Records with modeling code
──────

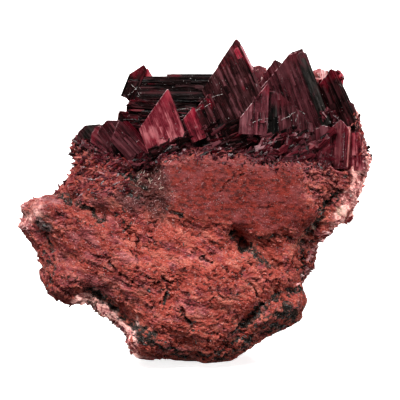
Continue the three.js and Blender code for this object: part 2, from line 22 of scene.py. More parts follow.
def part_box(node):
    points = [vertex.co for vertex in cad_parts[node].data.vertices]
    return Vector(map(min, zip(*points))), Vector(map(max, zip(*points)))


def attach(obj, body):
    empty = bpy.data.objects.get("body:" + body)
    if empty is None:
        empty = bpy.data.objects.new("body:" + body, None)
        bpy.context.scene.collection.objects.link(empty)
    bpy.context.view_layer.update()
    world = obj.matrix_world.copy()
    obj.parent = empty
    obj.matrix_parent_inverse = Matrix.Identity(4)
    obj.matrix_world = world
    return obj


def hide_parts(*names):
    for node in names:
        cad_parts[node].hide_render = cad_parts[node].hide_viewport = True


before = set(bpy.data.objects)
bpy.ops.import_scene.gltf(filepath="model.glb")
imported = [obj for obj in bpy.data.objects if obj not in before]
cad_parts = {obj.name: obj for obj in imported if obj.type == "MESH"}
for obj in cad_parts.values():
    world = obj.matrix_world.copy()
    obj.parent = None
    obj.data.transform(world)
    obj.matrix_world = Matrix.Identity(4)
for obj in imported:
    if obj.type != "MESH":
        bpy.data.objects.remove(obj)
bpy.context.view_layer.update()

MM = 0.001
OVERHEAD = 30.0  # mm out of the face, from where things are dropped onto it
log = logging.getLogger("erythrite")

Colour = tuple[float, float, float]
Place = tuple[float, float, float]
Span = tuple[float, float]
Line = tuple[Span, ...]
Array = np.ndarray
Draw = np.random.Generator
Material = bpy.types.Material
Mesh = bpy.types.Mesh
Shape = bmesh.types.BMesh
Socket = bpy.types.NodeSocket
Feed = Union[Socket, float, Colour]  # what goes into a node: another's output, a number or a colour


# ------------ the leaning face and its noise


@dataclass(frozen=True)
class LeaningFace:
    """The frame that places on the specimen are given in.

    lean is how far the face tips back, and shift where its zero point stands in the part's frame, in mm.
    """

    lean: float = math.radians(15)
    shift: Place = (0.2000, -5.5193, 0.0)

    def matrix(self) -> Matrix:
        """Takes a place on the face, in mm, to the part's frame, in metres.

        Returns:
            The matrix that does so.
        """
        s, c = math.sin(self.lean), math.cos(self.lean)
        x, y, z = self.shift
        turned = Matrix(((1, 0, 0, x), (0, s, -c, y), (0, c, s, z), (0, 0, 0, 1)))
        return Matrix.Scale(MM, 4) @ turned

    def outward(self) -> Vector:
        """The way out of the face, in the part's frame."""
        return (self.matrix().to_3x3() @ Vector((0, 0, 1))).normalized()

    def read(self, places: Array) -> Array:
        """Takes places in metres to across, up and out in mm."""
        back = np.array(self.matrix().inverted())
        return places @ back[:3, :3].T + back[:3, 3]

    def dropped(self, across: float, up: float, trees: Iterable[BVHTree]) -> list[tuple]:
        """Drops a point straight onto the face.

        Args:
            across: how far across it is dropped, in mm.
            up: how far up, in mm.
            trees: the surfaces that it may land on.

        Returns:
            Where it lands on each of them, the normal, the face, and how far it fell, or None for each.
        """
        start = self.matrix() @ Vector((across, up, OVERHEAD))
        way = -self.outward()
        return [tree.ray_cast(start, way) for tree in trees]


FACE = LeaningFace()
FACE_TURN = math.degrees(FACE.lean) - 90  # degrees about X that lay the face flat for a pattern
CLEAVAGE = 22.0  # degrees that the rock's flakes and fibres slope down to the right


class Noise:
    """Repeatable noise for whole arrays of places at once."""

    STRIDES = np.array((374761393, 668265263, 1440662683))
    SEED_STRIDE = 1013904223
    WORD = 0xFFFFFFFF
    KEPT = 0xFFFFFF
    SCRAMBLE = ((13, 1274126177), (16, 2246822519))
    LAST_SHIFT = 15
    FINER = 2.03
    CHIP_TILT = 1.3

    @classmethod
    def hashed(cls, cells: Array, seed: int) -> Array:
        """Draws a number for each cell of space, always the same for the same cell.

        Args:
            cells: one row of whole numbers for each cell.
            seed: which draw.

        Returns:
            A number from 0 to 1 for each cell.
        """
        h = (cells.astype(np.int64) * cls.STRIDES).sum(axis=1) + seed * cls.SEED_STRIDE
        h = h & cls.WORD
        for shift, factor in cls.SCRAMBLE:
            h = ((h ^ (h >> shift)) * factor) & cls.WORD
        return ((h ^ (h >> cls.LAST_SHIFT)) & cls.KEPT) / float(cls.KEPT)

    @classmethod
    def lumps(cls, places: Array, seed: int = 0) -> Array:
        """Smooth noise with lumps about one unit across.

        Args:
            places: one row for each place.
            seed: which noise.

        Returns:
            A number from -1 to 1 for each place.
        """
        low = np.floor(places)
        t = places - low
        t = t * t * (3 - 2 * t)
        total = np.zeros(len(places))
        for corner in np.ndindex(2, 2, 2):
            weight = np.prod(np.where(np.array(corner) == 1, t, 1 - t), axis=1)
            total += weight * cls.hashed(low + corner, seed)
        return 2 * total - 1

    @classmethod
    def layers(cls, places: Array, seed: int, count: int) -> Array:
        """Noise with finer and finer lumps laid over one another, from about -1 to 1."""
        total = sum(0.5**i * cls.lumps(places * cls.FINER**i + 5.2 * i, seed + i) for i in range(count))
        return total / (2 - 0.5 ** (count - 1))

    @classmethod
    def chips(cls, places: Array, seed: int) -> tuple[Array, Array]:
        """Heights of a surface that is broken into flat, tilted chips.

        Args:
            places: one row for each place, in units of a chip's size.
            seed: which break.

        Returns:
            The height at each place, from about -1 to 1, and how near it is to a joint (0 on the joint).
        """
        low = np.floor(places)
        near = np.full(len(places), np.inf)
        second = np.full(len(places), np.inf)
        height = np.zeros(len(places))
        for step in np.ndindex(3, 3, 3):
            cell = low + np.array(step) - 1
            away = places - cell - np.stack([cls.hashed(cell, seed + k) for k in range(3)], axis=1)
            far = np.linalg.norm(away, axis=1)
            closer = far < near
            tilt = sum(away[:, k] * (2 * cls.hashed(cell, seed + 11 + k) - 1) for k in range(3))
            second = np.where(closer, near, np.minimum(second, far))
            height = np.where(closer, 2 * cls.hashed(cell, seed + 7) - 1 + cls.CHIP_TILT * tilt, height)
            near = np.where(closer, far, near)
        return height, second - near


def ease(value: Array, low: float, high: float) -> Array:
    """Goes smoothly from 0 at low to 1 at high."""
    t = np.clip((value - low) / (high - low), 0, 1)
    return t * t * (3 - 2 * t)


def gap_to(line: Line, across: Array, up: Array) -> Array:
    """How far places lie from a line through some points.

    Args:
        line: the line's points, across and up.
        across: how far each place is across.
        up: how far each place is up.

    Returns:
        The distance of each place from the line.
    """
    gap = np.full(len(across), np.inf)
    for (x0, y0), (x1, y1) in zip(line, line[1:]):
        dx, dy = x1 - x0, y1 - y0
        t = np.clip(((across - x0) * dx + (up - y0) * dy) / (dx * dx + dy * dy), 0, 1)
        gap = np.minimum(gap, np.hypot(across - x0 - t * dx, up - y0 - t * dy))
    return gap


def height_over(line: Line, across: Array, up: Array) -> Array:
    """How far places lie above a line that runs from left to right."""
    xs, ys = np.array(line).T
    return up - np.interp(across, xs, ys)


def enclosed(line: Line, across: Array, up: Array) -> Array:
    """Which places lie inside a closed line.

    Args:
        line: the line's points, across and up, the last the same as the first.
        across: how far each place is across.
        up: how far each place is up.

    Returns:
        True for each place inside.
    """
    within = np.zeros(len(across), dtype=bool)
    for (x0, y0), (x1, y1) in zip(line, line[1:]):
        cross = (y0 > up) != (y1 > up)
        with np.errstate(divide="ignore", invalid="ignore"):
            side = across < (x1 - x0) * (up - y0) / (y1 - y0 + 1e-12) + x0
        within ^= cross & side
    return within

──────

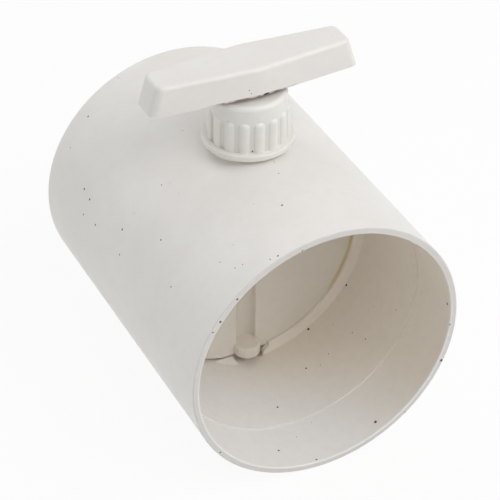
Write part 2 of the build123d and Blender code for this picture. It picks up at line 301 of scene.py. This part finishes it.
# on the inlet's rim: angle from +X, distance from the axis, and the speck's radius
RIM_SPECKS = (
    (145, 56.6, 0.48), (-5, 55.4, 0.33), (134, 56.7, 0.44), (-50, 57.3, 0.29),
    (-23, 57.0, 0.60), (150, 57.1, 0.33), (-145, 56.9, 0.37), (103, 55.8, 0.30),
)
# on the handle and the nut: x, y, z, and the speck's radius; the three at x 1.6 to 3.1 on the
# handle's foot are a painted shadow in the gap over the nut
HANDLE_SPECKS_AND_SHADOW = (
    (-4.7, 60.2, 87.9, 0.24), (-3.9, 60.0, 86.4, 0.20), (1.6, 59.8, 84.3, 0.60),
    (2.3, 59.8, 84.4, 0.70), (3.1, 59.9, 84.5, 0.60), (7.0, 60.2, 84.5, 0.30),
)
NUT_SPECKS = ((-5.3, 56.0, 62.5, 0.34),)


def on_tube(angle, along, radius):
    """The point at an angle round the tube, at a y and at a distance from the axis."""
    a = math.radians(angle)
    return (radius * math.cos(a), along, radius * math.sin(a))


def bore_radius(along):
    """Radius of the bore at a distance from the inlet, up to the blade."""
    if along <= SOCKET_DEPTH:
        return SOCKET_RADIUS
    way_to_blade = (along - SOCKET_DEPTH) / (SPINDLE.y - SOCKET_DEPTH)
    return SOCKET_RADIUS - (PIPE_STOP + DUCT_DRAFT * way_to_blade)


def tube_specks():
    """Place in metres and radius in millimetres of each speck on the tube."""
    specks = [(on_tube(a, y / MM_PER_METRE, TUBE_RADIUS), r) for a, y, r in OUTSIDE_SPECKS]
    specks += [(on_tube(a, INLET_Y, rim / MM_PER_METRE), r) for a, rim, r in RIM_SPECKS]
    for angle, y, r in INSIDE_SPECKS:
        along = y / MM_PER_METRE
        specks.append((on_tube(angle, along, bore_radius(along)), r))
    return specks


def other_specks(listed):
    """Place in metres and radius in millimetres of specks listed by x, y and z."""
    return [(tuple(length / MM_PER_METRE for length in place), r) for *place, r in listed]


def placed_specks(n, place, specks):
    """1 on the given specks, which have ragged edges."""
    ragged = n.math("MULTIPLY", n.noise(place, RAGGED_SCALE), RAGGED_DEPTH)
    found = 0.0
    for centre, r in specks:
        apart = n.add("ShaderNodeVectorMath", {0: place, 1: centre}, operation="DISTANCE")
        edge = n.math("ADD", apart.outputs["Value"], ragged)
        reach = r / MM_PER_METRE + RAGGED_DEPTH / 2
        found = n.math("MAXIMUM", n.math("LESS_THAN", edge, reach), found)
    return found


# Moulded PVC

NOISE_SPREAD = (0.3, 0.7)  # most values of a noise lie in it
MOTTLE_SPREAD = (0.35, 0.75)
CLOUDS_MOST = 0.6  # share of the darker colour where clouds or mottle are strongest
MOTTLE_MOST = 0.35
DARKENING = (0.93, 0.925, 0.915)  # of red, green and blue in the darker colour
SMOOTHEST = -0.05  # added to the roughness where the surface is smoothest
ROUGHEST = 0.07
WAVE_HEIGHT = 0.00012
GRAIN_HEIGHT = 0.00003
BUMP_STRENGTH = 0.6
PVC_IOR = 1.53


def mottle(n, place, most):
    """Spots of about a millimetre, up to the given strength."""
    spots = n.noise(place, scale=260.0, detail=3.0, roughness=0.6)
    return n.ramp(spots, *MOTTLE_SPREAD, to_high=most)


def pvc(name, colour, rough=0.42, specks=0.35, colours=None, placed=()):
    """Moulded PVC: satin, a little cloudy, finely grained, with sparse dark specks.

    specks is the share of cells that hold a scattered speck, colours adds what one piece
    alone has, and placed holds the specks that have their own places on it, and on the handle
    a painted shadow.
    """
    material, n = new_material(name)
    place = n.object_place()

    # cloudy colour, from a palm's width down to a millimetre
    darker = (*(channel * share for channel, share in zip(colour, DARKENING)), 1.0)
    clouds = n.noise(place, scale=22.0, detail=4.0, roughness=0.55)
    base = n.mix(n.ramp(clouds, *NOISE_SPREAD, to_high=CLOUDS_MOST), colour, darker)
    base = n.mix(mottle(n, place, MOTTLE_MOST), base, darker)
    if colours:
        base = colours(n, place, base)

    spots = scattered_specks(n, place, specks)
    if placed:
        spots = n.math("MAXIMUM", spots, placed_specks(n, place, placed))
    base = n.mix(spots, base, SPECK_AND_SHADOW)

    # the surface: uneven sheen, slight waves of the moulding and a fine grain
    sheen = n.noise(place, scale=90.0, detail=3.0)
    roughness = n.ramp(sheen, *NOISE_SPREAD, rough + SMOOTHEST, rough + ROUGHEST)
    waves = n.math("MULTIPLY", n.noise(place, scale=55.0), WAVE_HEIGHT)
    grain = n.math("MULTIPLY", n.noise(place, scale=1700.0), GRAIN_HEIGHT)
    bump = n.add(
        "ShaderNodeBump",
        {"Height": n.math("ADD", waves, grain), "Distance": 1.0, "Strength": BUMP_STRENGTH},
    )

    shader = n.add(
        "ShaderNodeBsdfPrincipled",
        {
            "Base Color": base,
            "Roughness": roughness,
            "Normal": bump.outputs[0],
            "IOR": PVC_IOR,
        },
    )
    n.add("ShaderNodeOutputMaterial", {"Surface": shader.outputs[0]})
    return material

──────

Aim of the task: Select all lines in the listing above where the word "None" appears, and show them.

Response to the task:
    if empty is None:
        empty = bpy.data.objects.new("body:" + body, None)
    obj.parent = None
            Where it lands on each of them, the normal, the face, and how far it fell, or None for each.
def pvc(name, colour, rough=0.42, specks=0.35, colours=None, placed=()):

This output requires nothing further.